The Cowboys’ decision to tab him with the 10th pick of the fourth round, however, amounted to far more than capitalizing on a good prospect slipping down the board. Parsons, though versatile and hyper-athletic, embodies many of the position’s old tenets. He is a disruptor, not a reactor, which informs Dallas’ decision to let him put his hand down at defensive end and go after the quarterback full bore. And, as Trapasso says, “If you’re going to pick an in-the-box, outside, pass-rushing linebacker, you still need that coverage guy.” No one in the draft pool was better suited to play Parsons’ foil than Cox.
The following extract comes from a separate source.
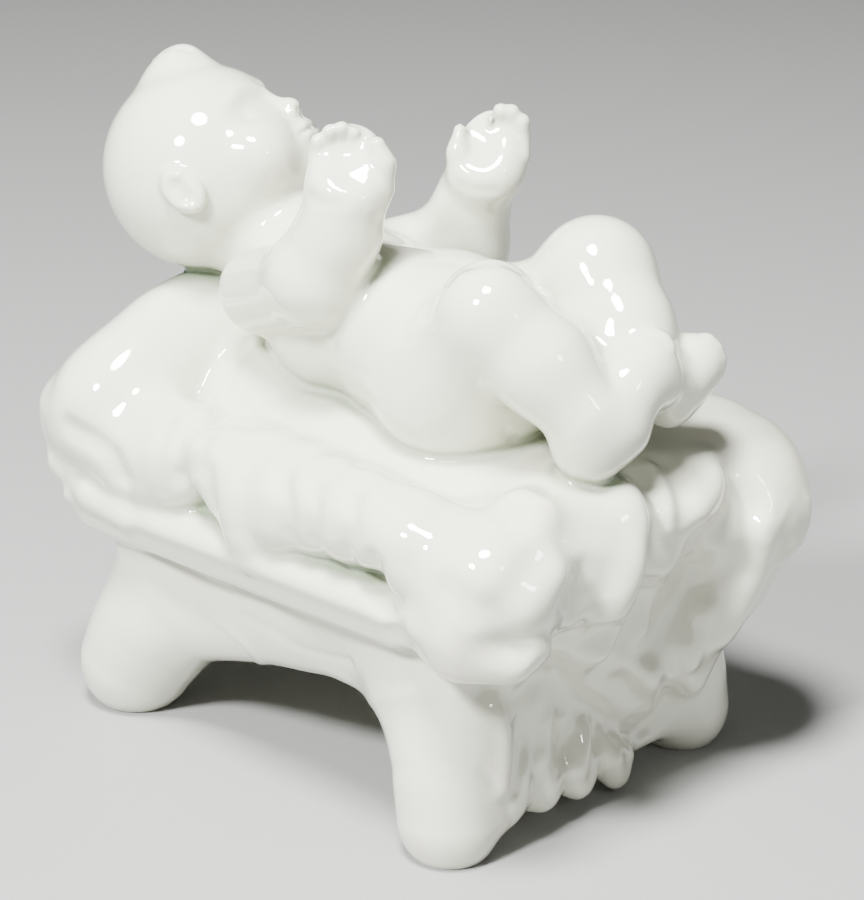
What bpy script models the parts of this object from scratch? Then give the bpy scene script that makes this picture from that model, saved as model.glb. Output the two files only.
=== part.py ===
# A white porcelain figurine, cast and glazed as one piece: an infant lies on its back with both hands
# raised, on a heap of straw that hangs over a small manger with four stubby feet.
# Metres, +Z up. +X is the foot end, -Y the long side that the infant's right hand is on.
# Every form is pressed from simple masses of clay: rounded balls, tapering rolls and soft-edged boards.
# They are laid together, skinned as one body and then settled onto the surface that blends them.

import math
from collections import namedtuple

import bmesh
import bpy
import numpy as np
from mathutils import Euler, Matrix, Vector

# Driving dimensions of the manger and its straw
MANGER_LENGTH = 0.100
MANGER_WIDTH = 0.080
BED_HEIGHT = 0.060
BELLY_HEIGHT = 0.020
APRON_GAP = 0.004
FOOT_RADIUS = 0.0085
LEG_RADIUS = 0.0110
RIM_LOW = 0.617 * BED_HEIGHT
RIM_LEDGE = 0.733 * BED_HEIGHT
RIM_TOP = 0.787 * BED_HEIGHT

# Driving dimensions of the infant, whose pose and girths are hundredths of the first
CROWN_TO_RUMP = 0.100
HEAD_RADIUS = 0.0190
WRIST_RADIUS = 0.0062
ANKLE_RADIUS = 0.0068

# How softly one mass runs into the next
LIMB_BLEND = 0.0028
CREASE_BLEND = 0.0014
STRAW_BLEND = 0.0040
FOLD_BLEND = 0.0060
LEG_BLEND = 0.0090
HIP_BLEND = 0.0060
GLAZE_FILLET = 0.0022

# The skin: voxel of the first rough skin, steps that settle it, and the facets that are kept
SKIN_VOXEL = 0.0011
SETTLING_STEPS = 10
FACETS = 9400
FOOT_SINK = 0.0030

GLAZE_COLOUR = (0.86, 0.87, 0.82, 1.0)


def on_manger(x, y, z):
    # A place in hundredths of the manger's length, its width and the height of the straw bed
    return Vector((x * MANGER_LENGTH, y * MANGER_WIDTH, z * BED_HEIGHT)) / 100


def on_infant(x, y, z):
    # A place in hundredths of the crown-to-rump length, from the middle of the straw bed's top
    return Vector((x, y, z)) * CROWN_TO_RUMP / 100 + Vector((0, 0, BED_HEIGHT))


def girth(percent):
    return percent * CROWN_TO_RUMP / 100


Mass = namedtuple("Mass", "distance clay middle reach blend")
Stroke = namedtuple("Stroke", "points width height")


def turned(turn):
    # Three angles in degrees as a matrix
    return Euler([math.radians(angle) for angle in turn]).to_matrix()


def ball(centre, radii, turn=(0, 0, 0), blend=LIMB_BLEND):
    # An egg-shaped mass
    spin = turned(turn) if isinstance(turn, tuple) else turn
    axes = np.array(spin)
    middle = np.array(centre)
    reach = np.array(radii)

    def distance(points):
        local = (points - middle) @ axes
        scaled = np.linalg.norm(local / reach, axis=1)
        steepness = np.linalg.norm(local / reach ** 2, axis=1)
        return scaled * (scaled - 1) / np.maximum(steepness, 1e-6)

    def clay(bm):
        place = Matrix.Translation(centre) @ spin.to_4x4() @ Matrix.Diagonal((*radii, 1))
        bmesh.ops.create_icosphere(bm, subdivisions=3, radius=1, matrix=place)

    return Mass(distance, clay, middle, max(radii), blend)


def roll(start, end, start_radius, end_radius, blend=LIMB_BLEND):
    # A tapering roll with round ends
    first = np.array(start)
    run = np.array(end) - first
    length_squared = float(run @ run)

    def distance(points):
        share = np.clip((points - first) @ run / length_squared, 0, 1)
        off = np.linalg.norm(points - first - share[:, None] * run, axis=1)
        return off - start_radius - (end_radius - start_radius) * share

    def clay(bm):
        # The skin stretched round the two end balls
        ends = bmesh.new()
        for centre, radius in ((start, start_radius), (end, end_radius)):
            bmesh.ops.create_icosphere(ends, subdivisions=2, radius=radius, matrix=Matrix.Translation(centre))
        hull = bmesh.ops.convex_hull(ends, input=ends.verts[:])
        inner = [item for item in hull["geom_interior"] if isinstance(item, bmesh.types.BMVert)]
        bmesh.ops.delete(ends, geom=inner, context="VERTS")
        stretched = bpy.data.meshes.new("roll")
        ends.to_mesh(stretched)
        ends.free()
        bm.from_mesh(stretched)
        bpy.data.meshes.remove(stretched)

    reach = math.sqrt(length_squared) / 2 + max(start_radius, end_radius)
    return Mass(distance, clay, first + run / 2, reach, blend)


def rolls(points, radii, blend=LIMB_BLEND):
    # A chain of rolls through several points
    return [roll(points[i], points[i + 1], radii[i], radii[i + 1], blend)
            for i in range(len(points) - 1)]


def block(centre, top_halves, low_halves, half_height, rounding, turn=(0, 0, 0), blend=LIMB_BLEND):
    # A soft-edged block, whose sides may lean in towards its foot
    spin = turned(turn)
    axes = np.array(spin)
    middle = np.array(centre)
    lean = (np.array(top_halves) - np.array(low_halves)) / (2 * half_height)
    waist = (np.array(top_halves) + np.array(low_halves)) / 2

    def distance(points):
        local = (points - middle) @ axes
        sides = np.abs(local[:, :2]) - (waist - rounding) - local[:, 2:] * lean
        beyond = np.column_stack((sides, np.abs(local[:, 2]) - (half_height - rounding)))
        outside = np.linalg.norm(np.maximum(beyond, 0), axis=1)
        return outside + np.minimum(beyond.max(axis=1), 0) - rounding

    def clay(bm):
        made = bmesh.ops.create_cube(bm, size=2)
        for corner in made["verts"]:
            halves = top_halves if corner.co.z > 0 else low_halves
            corner.co = Vector((corner.co.x * halves[0], corner.co.y * halves[1], corner.co.z * half_height))
            corner.co = Vector(centre) + spin @ corner.co

    reach = math.hypot(max(top_halves[0], low_halves[0]), max(top_halves[1], low_halves[1]), half_height)
    return Mass(distance, clay, middle, reach, blend)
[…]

“To have two linebackers in the same draft class that complement each other so well; that can be your two linebackers,” Trapasso says. “You could have Micah Parsons as that blitzing type who’s just physically imposing and get sideline to sideline in a hurry, and then [Jabril Cox], just strictly your coverage specialist.”

That pairing could be thrust together as soon as next season; Vander Esch and Neal are impending free agents, while Smith is already off the roster after being released earlier this month. But Cox knows he needs to prove himself as a dependable hand to have any chance at a promotion. “Everybody here’s good, so I’ve got to stand out in some other way,” he says. He took his first step toward doing so in Dallas’ win over the Giants, cutting New York quarterback Daniel Jones for a touchdown-saving tackle on third-and-goal from the 1-yard line. He was fluid and decisive, the sort of play that validated why so many evaluators are bullish on his future. And on a defense in which other rookies such as Parsons, Osa Odighizuwa, and Chauncey Golston are making an impact, it also whetted the appetite for what he could do with more opportunities.

But Cox is content to play the long game once more, working every available angle to get himself into the team’s plans. Special teams is an obvious one—“It’s just like a one on one,” he says with a grin—but his experience in Fargo taught him that success often comes down to minutiae, like the steps in his footwork or what he jots down in the notebook he carries to every meeting. “I know being in the league, you want to focus on other things, but a little inch this way or that way—it’s a whole lot of minor details,” he says.

Along the way, he’ll continue to acquaint himself with Dallas. He just leased an apartment in Frisco but hasn’t been in town long enough to locate any favorite spots, although he and Parsons did venture out to the American Airlines Center to watch Luka Doncic in the playoffs. Still, he has a good feeling about where he has landed, and not just because the drive back to Kansas City takes less than seven hours.

“It’s upcoming, growing, and I think it’s a place where I can raise a family,” he says. “Even if you trade teams or whatever, this is just a place you can always come back to and I probably will.”

The uncertainty about the color of his uniform is understandable coming from someone growing accustomed to relocation. But there’s a good chance he’ll have the star on his helmet for a while—that his and the Cowboys’ futures will intertwine, that Cox will cement himself as a fixture at the highest level of football the way he always imagined he could. It will take some adjustment after five years on the move. But he’ll get used to it.